The philosopher Henri Bergson said “There are changes but underneath the changes, no things which change: change does not require support.”
There is only this imperfect, whirling world.
To know this, not just as theory, but to practice seeing it, feeling it, to try and tune into it, is, Bergson thought, to come alive and experience even the most mundane moment with a startling vividness. To feel the precariousness, the thrilling whirl of it all, just being alive and in the world with the sky overhead and the light shifting. To even get a glimpse of that. It must be worth a try, surely? Then there’s really no need to go off seeking and questing or creating dramas.
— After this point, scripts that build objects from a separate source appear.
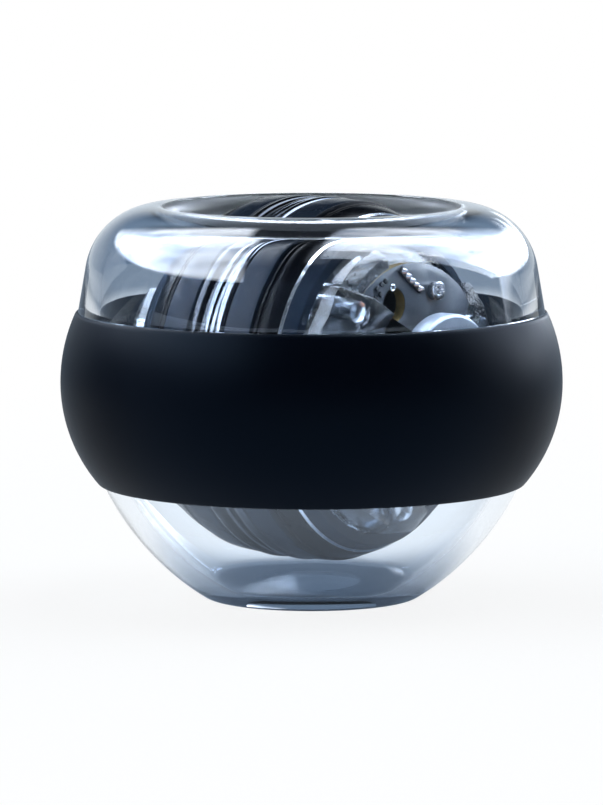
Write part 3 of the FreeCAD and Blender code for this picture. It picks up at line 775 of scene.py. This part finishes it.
shiny_white = figured(nodes, links, "MULTIPLY", shiny, clear_of_painted_shadow)
seen_white = spread(nodes, links, from_ball, white_reach, (0.86, 1), smooth=True)
white_share = figured(
    nodes, links, "MULTIPLY_ADD", ray["Is Camera Ray"], seen_white, shiny_white
)
# A glow brighter than white on the floor just in front of the ball, seen only by glossy rays:
# painted reflected light
ahead = measured(nodes, links, where, towards_camera)
in_front = spread(nodes, links, ahead, front_reach, (0, 1), smooth=True)
painted_glow_ahead = figured(nodes, links, "MULTIPLY", in_front, ray["Is Glossy Ray"])
mirrored = blended(nodes, links, painted_glow_ahead, reached, (1.6, 1.9, 2.3))
glow = nodes.new("ShaderNodeEmission")
links.new(blended(nodes, links, shiny, (1, 1, 1), mirrored), glow.inputs["Color"])
mixed = nodes.new("ShaderNodeMixShader")
links.new(white_share, mixed.inputs["Fac"])
links.new(shader.outputs["BSDF"], mixed.inputs[1])
links.new(glow.outputs["Emission"], mixed.inputs[2])
links.new(mixed.outputs["Shader"], nodes["Material Output"].inputs["Surface"])

floor_shape = bmesh.new()
bmesh.ops.create_circle(floor_shape, cap_ends=True, segments=96, radius=floor_radius)
floor = finished("floor", floor_shape, "floor_paint")


# Studio
# A large cloudy panel high to each side of the camera, with a dark gap between them, in a cool
# dim room that is pale low down behind the ball. The clear shells mirror the panels' outlines.
world = bpy.data.worlds.new("studio")
bpy.context.scene.world = world
world.use_nodes = True
nodes, links = world.node_tree.nodes, world.node_tree.links
direction = nodes.new("ShaderNodeTexCoord")
level = nodes.new("ShaderNodeMapping")
level.vector_type = "POINT"
level.inputs["Rotation"].default_value = (0, 0, -CAMERA_AZIMUTH)
links.new(direction.outputs["Generated"], level.inputs["Vector"])
apart = nodes.new("ShaderNodeSeparateXYZ")
links.new(level.outputs["Vector"], apart.inputs["Vector"])
sideways = figured(nodes, links, "ABSOLUTE", apart.outputs["X"])
forward = figured(nodes, links, "MULTIPLY", apart.outputs["Y"], -1)
upward = apart.outputs["Z"]
ray = nodes.new("ShaderNodeLightPath").outputs
mirrored = ray["Is Glossy Ray"]
through = ray["Is Transmission Ray"]


def past_line(to_right, to_front, up, start, edge=0.05):
    """1 past a line across the sky, from a direction's shares to the right, front and up."""
    reach = measured(nodes, links, level.outputs["Vector"], (to_right, -to_front, up))
    return spread(nodes, links, reach, (start, start + edge), (0, 1), smooth=True)


def within(first, *others):
    """Where all of the masks hold."""
    for other in others:
        first = figured(nodes, links, "MULTIPLY", first, other)
    return first


front_tone = blended(nodes, links, through, (0.011, 0.014, 0.019), (0.13, 0.18, 0.25))
side_tone = blended(nodes, links, through, (0.13, 0.19, 0.28), (0.2, 0.29, 0.41))
front_share = spread(nodes, links, forward, (-0.1, 0.7), (0, 1), smooth=True)
surround = blended(nodes, links, front_share, side_tone, front_tone)

back_share = spread(nodes, links, forward, (-0.55, -0.8), (0, 1), smooth=True)
low_share = spread(nodes, links, upward, (0.15, 0.42), (1, 0), smooth=True)
rear_tone = blended(nodes, links, through, (0.86, 0.94, 1.0), (0.13, 0.19, 0.28))
surround = blended(nodes, links, within(back_share, low_share), surround, rear_tone)

dark_gap = within(
    spread(nodes, links, sideways, (0.15, 0.5), (1, 0), smooth=True),
    past_line(0, 0, 1, 0.3, edge=0.2),
    mirrored,
)
surround = blended(nodes, links, dark_gap, surround, (0.01, 0.012, 0.016))

clouds = nodes.new("ShaderNodeTexNoise")
clouds.inputs["Scale"].default_value = 2.6
clouds.inputs["Detail"].default_value = 3
links.new(level.outputs["Vector"], clouds.inputs["Vector"])
cloudy = spread(nodes, links, clouds.outputs["Fac"], (0.36, 0.6), (0, 1), smooth=True)
mirrored_light = blended(nodes, links, cloudy, (5.0, 6.0, 7.8), (15.0, 16.2, 18.0))
panel_light = blended(nodes, links, through, (1.9, 2.1, 2.3), (1.15, 1.3, 1.45))
panel_light = blended(nodes, links, mirrored, panel_light, mirrored_light)

right_panel = within(
    past_line(1, 0.04, 0, 0.05), past_line(0, -1.3, 1, 0.54), past_line(0, 0, 1, 0.07)
)
left_panel = within(past_line(-1, -0.35, 0, 0.31), past_line(0, 0, 1, 0.32))
panels = figured(nodes, links, "ADD", right_panel, left_panel)
lit = within(panels, past_line(0, 1, -0.6, -1.08, edge=0.1))
room = blended(nodes, links, lit, surround, panel_light)
backdrop = blended(nodes, links, ray["Is Camera Ray"], room, (1, 1, 1))
links.new(backdrop, nodes["Background"].inputs["Color"])
nodes["Background"].inputs["Strength"].default_value = 1

CAMERA_DISTANCE = 0.85
PIXELS_PER_MM = 7.157
FRAME_HEIGHT = 805
SENSOR = 36.0
AIM_HEIGHT = 27.4
AIM_LEFT = 1.4
level_share = math.cos(CAMERA_ELEVATION)
back = Vector([share * level_share for share in towards_camera[:2]] + [math.sin(CAMERA_ELEVATION)])
to_right = Vector((math.cos(CAMERA_AZIMUTH), math.sin(CAMERA_AZIMUTH), 0))
aim = Vector((0, 0, AIM_HEIGHT * MM)) - to_right * AIM_LEFT * MM
camera = bpy.data.objects.new("camera", bpy.data.cameras.new("camera"))
bpy.context.scene.collection.objects.link(camera)
camera.data.sensor_width = SENSOR
camera.data.lens = PIXELS_PER_MM * CAMERA_DISTANCE / MM * SENSOR / FRAME_HEIGHT
camera.data.clip_start = 0.1
camera.data.clip_end = 10
camera.rotation_mode = "QUATERNION"
camera.location = aim + back * CAMERA_DISTANCE
camera.rotation_quaternion = (-back).to_track_quat("-Z", "Y")
bpy.context.scene.camera = camera
bpy.context.scene.view_settings.view_transform = "Standard"
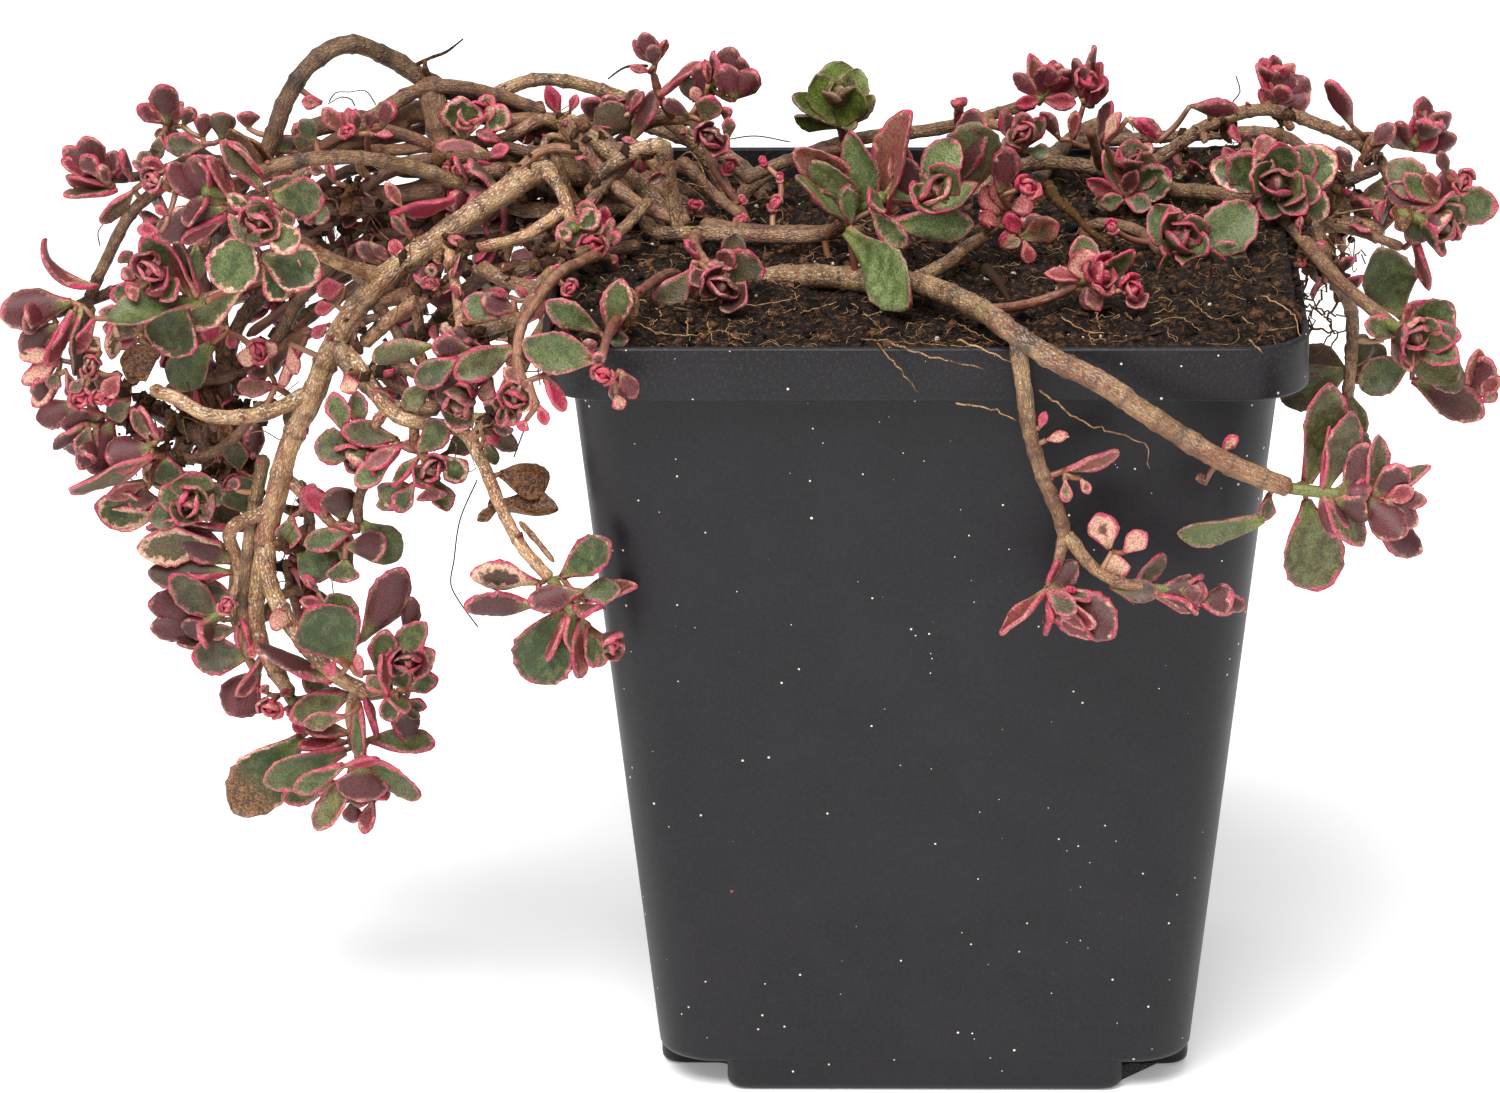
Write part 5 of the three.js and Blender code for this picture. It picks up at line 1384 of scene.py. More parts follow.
def leaf_shape(length, width, thickness=1.1, bend=0.2, cup=0.25, twist=0.0, swing=0.0,
               teeth=0.09, neck=0.2, detail=1.0):
    """A leaf along +x with its upper face to +z: points, faces, and values at each point."""
    rows = int(np.clip((6 + length * 1.1) * detail, FEWEST_ROWS, MOST_ROWS))
    along = 1 - (1 - np.linspace(0, 1, rows)) ** 1.6
    blunt = np.where(along < 0.6, 0.95, 0.55)
    outline = np.sin(np.pi * np.clip(along, 0.004, 0.994) ** 1.35) ** blunt + neck * (1 - along) ** 1.6
    phase = rng.uniform(0, 1, 2)
    bites = [np.clip(np.sin(2 * np.pi * (rng.uniform(5, 7.5) * along + shift)), 0, 1) for shift in phase]
    halves = [width / 2 * outline * (1 + teeth * bite * smoothstep(along, 0.35, 0.55)) for bite in bites]
    pitch, yaw = bend * along ** 1.3, swing * along
    step = np.diff(along, prepend=0) * length
    forward = np.column_stack([np.cos(pitch) * np.cos(yaw), np.cos(pitch) * np.sin(yaw), np.sin(pitch)])
    centre = np.cumsum(forward * step[:, None], axis=0)
    level = np.column_stack([-np.sin(yaw), np.cos(yaw), np.zeros(rows)])
    above = np.cross(forward, level)
    roll = (twist * along)[:, None]
    across = level * np.cos(roll) + above * np.sin(roll)
    above = above * np.cos(roll) - level * np.sin(roll)
    half = np.where(AROUND > 0, halves[0][:, None], halves[1][:, None])
    crease = 1 - 0.35 * np.exp(-((AROUND / 0.25) ** 2)) * (SHEET > 0)
    body = thickness / 2 * (1.1 - 0.45 * along)[:, None] * np.clip(half / 0.7, 0.25, 1)
    sheet = body * np.sqrt(1 - AROUND ** 4) * SHEET * crease
    wave = 0.07 * width * np.sin(along * 9 + phase[0] * 6)[:, None] * AROUND ** 3
    rise = sheet + cup * half * np.abs(AROUND) ** 2.2 + wave
    points = centre[:, None, :] + across[:, None, :] * (half * AROUND)[:, :, None]
    points = points + above[:, None, :] * rise[:, :, None]
    edge = np.minimum((1 - np.abs(AROUND)) * half, ((1 - along) * length)[:, None] * 0.8)
    values = {"rim": edge.ravel(), "along": np.repeat(along, len(AROUND)),
              "under": np.broadcast_to(SHEET < 0, half.shape).ravel() * 1.0}
    return points.reshape(-1, 3), LEAF_FACES[rows], values


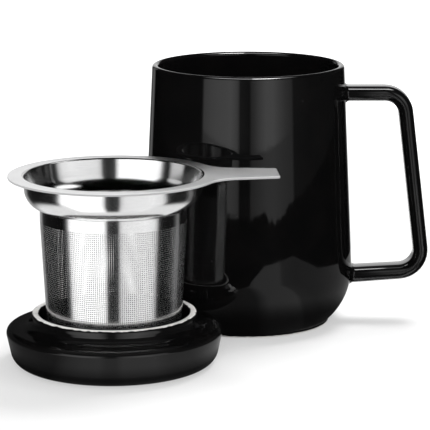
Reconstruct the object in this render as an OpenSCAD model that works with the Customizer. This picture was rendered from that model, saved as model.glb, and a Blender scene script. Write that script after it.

It’s all here already.
Every day we go through day the same movements; reach for the kettle, turn the tap, flip the switch, fetch the mugs, pour the tea, brush our teeth. Stale repetition can make us feel like we are barely alive, just automata trudging the daily circle.
But to see all of this as a whirl of process with no ground, nothing fixed, no points of attachment, blows away the staleness and sense of repetition, pulls the very ground out from under our feet. Nothing ever repeats in just exactly the same way. Our encounter with the kettle and the toothbrush is every morning different.
Then, Bergson says:
“Reality no longer appears as essentially static…What was immobile and frozen in our perception is warmed and set in motion. Everything comes to life around us, everything is revitalised within us. A great impulse sweeps forward beings and things. We feel ourselves uplifted, borne along, carried away. We are more fully alive.”
More fully alive, even as we undergo the quiet, inexorable organic changes of ageing, as entropy does its dark work and unspools us towards death.
I mark the passing of time in the words that gather here, slowly accreting sentences, paragraphs, like the layers and lines in my drawings. Thoughts and fleeting perceptions, moments of delight, longeurs of bored afternoons or the passages of flow when I’m deeply involved with something and then look up and, well now, the sun is going down already and my body tells me time has passed and I need to eat or stretch or pee, but here, look, there are now these words, there are now these drawings, these lines gathering here. Something has happened. Something has thickened and dropped out of time and laid itself down like a sediment, like a memory.
People often remark that it must take a lot of patience to make the drawings I do. But it doesn’t feel that way. The duration is only visible afterwards, when I see what has accumulated. These drawings are receptacles of time that I fill up slowly, mark by mark, layer by layer. Maybe what I’m drawing isn’t water at all, but time. Duration.
Today, of course, the ice is all gone. The water is flowing again.
But my painting? It’s is still here, waiting for me to finish it.
I so enjoyed this reading adventure into a world where things aren’t always what they seem. You spelled that out beautifully with characters traced from the wall of a? Pyramid? The derailleur of an old 10-speed bike in an alley? Apologies - I’m not cut of writer’s cloth but love good writing.
So I ordered your book. Seemed a sensible course of action. That lets me self-dose with how you make sense of life. Thanks.